Even when there are ways of asking for help like those sites its still a fear. A fear that I will be judged as a lazy person who doesnt want to work for her money even though I have my struggles and deal with a lot. Being judged by strangers or acquaintances on places like FB or whatever isn't the fear. I have overcome that bs years ago. However those who know you, care about you, I don't want them to think I can't be there for them. I don't want them to think Im not doing my best.
I know I shouldnt care but fear is notorious for having a strong hold on people. Especially me.
So, while money has been going ok the past few years. Due to issues that I won't go into because it will hurt people I love, its all gone. All of it. Add to the fact that I haven't been paid since August, we are broke.
Now don't misunderstand, Im fine. We will be fine. I WILL get back on track even before Thanksgiving which is only a few weeks away. However at this moment. There is no food in my apartment. Both checking and savings are gone. (If I knew why, I would totally say however,... yeah lets not go there). Both my mother and myself went without dinner last night. My bills need to be paid and I have nothing to pay for them. I have been wiping the kitchen tables down with napkins cuz i ran out of paper towels.
Its bad for the next two weeks. I dunno when my check is coming in the mail but I check all the time. Maybe I will be blessed and it finally shows up today and this can be all a bad dream! However my point in writing all of this is simple.
I'm afraid. Im afraid to ask for help. Maybe people reading this will take this as me asking for help. Maybe it is. However I hate that I can't outright ask even though I have every fucking right to.

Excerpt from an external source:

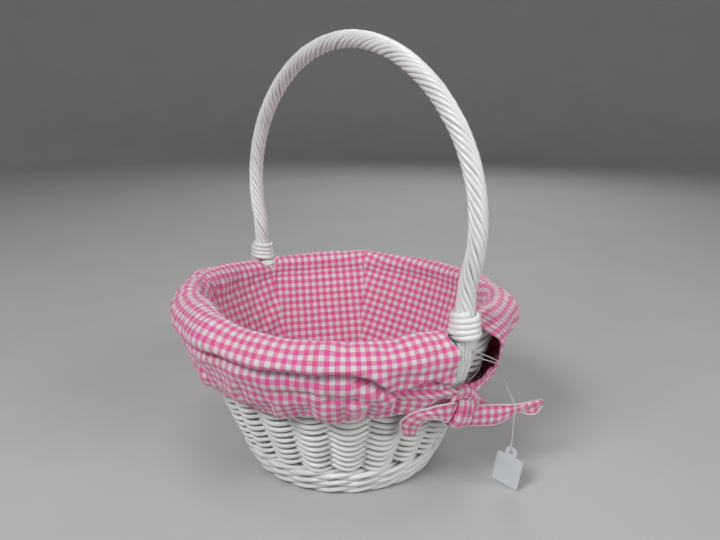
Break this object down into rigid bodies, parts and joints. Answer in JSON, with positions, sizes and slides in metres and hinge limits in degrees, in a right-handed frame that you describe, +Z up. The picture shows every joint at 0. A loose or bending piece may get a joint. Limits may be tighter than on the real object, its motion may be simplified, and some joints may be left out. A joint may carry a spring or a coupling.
{
  "type": "wicker basket with handle",
  "caption": "Round woven basket with a tall roped hoop handle, a checked cotton liner folded over the rim and tied at the handle's feet, and a blank strung tag.",
  "frame": {"origin": "middle of the base, on the surface the basket stands on", "axes": "+Z up through the crown of the handle; the handle stands in the XZ plane, with the tagged foot at +X; +Y is the back"},
  "size_m": [0.2754, 0.26, 0.3197],
  "materials": {
    "white_wicker": "glossy white paint over round cane",
    "gingham_cotton": "pink and white woven checks, matt cotton",
    "elastic": "white woven elastic",
    "string": "thin white twisted thread",
    "card": "smooth white card"
  },
  "bodies": {
    "root": {"base_stick_1": "white_wicker", "base_stick_2": "white_wicker", "base_stick_3": "white_wicker", "base_stick_4": "white_wicker", "base_stick_5": "white_wicker", "base_stick_6": "white_wicker", "base_stick_7": "white_wicker", "base_stick_8": "white_wicker", "base_weave": "white_wicker", "bottom_wale": "white_wicker", "stake_1": "white_wicker", "stake_2": "white_wicker", "stake_3": "white_wicker", "stake_4": "white_wicker", "stake_5": "white_wicker", "stake_6": "white_wicker", "stake_7": "white_wicker", "stake_8": "white_wicker", "stake_9": "white_wicker", "stake_10": "white_wicker", "stake_11": "white_wicker", "stake_12": "white_wicker", "stake_13": "white_wicker", "stake_14": "white_wicker", "stake_15": "white_wicker", "stake_16": "white_wicker", "stake_17": "white_wicker", "stake_18": "white_wicker", "stake_19": "white_wicker", "stake_20": "white_wicker", "stake_21": "white_wicker", "stake_22": "white_wicker", "stake_23": "white_wicker", "side_weave": "white_wicker", "border": "white_wicker", "handle_core": "white_wicker", "handle_roping": "white_wicker", "collar_right": "white_wicker", "collar_left": "white_wicker", "leg_canes_right": "white_wicker", "leg_canes_left": "white_wicker", "liner_bowl": "gingham_cotton", "liner_bottom": "gingham_cotton", "skirt_front": "gingham_cotton", "skirt_back": "gingham_cotton", "casing_front": "gingham_cotton", "casing_back": "gingham_cotton", "knot_right": "gingham_cotton", "knot_left": "gingham_cotton", "front_tail_right": "gingham_cotton", "back_tail_right": "gingham_cotton", "front_tail_left": "gingham_cotton", "back_tail_left": "gingham_cotton", "elastic_front": "elastic", "elastic_back": "elastic", "string_anchor": "string"},
    "string": {"tag_string": "string"},
    "tag": {"tag": "card"}
  },
  "joints": [
    {"name": "string_swing", "type": "hinge", "parent": "root", "child": "string", "pos_m": [0.1084, 0.0572, 0.0895], "axis": [-0.2857, -0.9583, 0], "range_deg": [0, 50]},
    {"name": "tag_swing", "type": "hinge", "parent": "string", "child": "tag", "pos_m": [0.127, 0.0537, 0.031], "axis": [-0.225, 0.9744, 0], "range_deg": [-60, 60]}
  ]
}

Its embarrassing for me. It feels like being a mom and asking your 3 year old to help pay the bills. Like you don't do that. I hate it.
I should have bought Amanda's Book. I hate the way I feel. I know it will pass and we all struggle but when you live with someone you care for and they are struggling and you just can't fix it. Its debilitating. It makes you cry. It makes you feel like a failure. Even though you know its a mix of things and not just on you.
Don't worry guys I will post a more positive rant in a few days I promise.